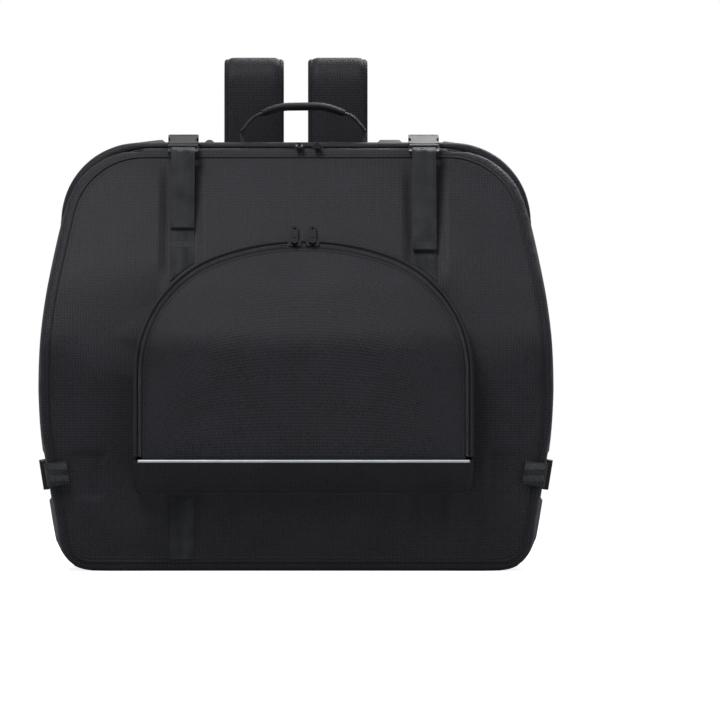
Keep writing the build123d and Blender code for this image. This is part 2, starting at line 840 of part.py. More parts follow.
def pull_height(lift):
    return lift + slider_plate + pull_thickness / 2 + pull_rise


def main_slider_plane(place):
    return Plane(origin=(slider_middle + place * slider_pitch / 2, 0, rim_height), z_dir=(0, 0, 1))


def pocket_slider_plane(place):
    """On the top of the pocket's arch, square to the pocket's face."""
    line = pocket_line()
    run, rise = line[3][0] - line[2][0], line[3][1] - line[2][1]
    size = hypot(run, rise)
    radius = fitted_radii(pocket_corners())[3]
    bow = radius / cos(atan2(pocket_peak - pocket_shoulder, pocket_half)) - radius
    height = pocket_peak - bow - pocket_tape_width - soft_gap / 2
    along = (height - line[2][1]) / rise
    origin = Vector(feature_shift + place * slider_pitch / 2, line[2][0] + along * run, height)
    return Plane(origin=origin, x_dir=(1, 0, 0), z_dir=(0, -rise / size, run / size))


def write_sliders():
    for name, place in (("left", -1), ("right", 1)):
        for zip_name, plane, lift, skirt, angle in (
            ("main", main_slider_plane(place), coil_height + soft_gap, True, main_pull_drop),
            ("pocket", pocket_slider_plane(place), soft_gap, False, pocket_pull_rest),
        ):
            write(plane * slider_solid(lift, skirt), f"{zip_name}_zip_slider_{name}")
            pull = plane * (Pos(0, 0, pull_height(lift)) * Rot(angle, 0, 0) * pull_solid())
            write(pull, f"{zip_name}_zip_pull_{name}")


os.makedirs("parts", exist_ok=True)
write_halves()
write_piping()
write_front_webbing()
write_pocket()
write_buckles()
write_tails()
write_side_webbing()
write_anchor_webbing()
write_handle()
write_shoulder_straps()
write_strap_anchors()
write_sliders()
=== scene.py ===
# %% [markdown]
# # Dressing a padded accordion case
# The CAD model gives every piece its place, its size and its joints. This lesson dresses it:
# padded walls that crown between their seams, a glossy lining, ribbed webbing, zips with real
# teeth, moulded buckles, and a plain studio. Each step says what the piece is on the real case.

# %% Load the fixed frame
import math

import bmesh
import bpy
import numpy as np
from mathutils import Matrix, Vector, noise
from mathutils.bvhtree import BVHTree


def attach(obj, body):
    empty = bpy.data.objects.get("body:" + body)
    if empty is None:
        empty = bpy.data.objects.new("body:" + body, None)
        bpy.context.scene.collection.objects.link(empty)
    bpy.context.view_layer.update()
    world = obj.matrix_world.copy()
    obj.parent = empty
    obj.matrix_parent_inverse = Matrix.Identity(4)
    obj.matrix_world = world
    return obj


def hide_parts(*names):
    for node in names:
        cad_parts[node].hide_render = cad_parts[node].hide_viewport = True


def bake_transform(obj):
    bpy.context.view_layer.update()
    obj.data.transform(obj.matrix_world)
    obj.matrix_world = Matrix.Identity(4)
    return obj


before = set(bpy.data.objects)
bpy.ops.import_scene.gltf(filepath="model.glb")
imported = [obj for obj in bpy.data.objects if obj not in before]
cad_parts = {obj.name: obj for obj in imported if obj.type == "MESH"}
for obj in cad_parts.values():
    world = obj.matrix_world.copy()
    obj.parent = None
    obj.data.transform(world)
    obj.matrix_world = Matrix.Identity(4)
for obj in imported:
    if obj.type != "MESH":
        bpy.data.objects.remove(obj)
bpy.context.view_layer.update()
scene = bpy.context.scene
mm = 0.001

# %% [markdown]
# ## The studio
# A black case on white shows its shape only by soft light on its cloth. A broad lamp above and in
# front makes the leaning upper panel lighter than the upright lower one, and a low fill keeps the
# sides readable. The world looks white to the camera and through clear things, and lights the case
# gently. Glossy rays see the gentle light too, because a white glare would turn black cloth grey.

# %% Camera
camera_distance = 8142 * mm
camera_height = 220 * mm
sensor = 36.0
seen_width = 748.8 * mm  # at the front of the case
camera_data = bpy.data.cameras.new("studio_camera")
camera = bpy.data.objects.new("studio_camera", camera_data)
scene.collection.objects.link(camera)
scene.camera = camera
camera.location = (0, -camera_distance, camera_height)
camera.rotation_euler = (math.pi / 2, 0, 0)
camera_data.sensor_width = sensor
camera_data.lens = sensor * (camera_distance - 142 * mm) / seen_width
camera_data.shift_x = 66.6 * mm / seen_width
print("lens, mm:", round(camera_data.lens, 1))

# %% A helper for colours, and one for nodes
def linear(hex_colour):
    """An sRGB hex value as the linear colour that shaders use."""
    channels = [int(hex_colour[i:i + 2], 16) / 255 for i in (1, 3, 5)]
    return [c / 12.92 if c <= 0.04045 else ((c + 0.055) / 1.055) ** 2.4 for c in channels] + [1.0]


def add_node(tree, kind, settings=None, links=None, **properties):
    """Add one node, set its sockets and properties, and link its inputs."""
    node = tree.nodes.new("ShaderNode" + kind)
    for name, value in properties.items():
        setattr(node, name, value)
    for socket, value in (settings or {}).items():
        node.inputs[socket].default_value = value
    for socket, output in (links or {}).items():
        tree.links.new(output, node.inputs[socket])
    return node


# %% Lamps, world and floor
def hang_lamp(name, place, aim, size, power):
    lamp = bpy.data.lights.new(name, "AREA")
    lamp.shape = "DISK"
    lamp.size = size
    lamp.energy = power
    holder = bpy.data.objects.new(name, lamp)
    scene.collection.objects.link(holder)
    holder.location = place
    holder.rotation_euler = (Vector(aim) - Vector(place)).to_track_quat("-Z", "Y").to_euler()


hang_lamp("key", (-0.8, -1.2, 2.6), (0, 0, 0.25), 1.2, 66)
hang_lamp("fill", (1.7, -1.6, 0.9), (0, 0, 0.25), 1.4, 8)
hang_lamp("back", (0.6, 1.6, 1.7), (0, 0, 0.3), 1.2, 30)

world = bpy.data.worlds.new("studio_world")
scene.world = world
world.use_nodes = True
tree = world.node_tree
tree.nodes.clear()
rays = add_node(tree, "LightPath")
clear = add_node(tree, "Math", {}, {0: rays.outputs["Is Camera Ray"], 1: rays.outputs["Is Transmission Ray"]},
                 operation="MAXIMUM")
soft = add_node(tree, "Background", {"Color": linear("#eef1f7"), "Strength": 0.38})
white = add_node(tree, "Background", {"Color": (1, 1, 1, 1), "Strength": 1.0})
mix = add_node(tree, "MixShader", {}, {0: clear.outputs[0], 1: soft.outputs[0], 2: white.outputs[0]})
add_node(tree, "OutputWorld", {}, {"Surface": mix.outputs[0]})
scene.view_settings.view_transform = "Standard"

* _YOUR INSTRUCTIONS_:
Return exactly the lines from the line that has "write_front_webbing()" to the line that has "obj.parent = None", both of them included.

* _ANSWER IN FULL_:
write_front_webbing()
write_pocket()
write_buckles()
write_tails()
write_side_webbing()
write_anchor_webbing()
write_handle()
write_shoulder_straps()
write_strap_anchors()
write_sliders()
=== scene.py ===
# %% [markdown]
# # Dressing a padded accordion case
# The CAD model gives every piece its place, its size and its joints. This lesson dresses it:
# padded walls that crown between their seams, a glossy lining, ribbed webbing, zips with real
# teeth, moulded buckles, and a plain studio. Each step says what the piece is on the real case.

# %% Load the fixed frame
import math

import bmesh
import bpy
import numpy as np
from mathutils import Matrix, Vector, noise
from mathutils.bvhtree import BVHTree


def attach(obj, body):
    empty = bpy.data.objects.get("body:" + body)
    if empty is None:
        empty = bpy.data.objects.new("body:" + body, None)
        bpy.context.scene.collection.objects.link(empty)
    bpy.context.view_layer.update()
    world = obj.matrix_world.copy()
    obj.parent = empty
    obj.matrix_parent_inverse = Matrix.Identity(4)
    obj.matrix_world = world
    return obj


def hide_parts(*names):
    for node in names:
        cad_parts[node].hide_render = cad_parts[node].hide_viewport = True


def bake_transform(obj):
    bpy.context.view_layer.update()
    obj.data.transform(obj.matrix_world)
    obj.matrix_world = Matrix.Identity(4)
    return obj


before = set(bpy.data.objects)
bpy.ops.import_scene.gltf(filepath="model.glb")
imported = [obj for obj in bpy.data.objects if obj not in before]
cad_parts = {obj.name: obj for obj in imported if obj.type == "MESH"}
for obj in cad_parts.values():
    world = obj.matrix_world.copy()
    obj.parent = None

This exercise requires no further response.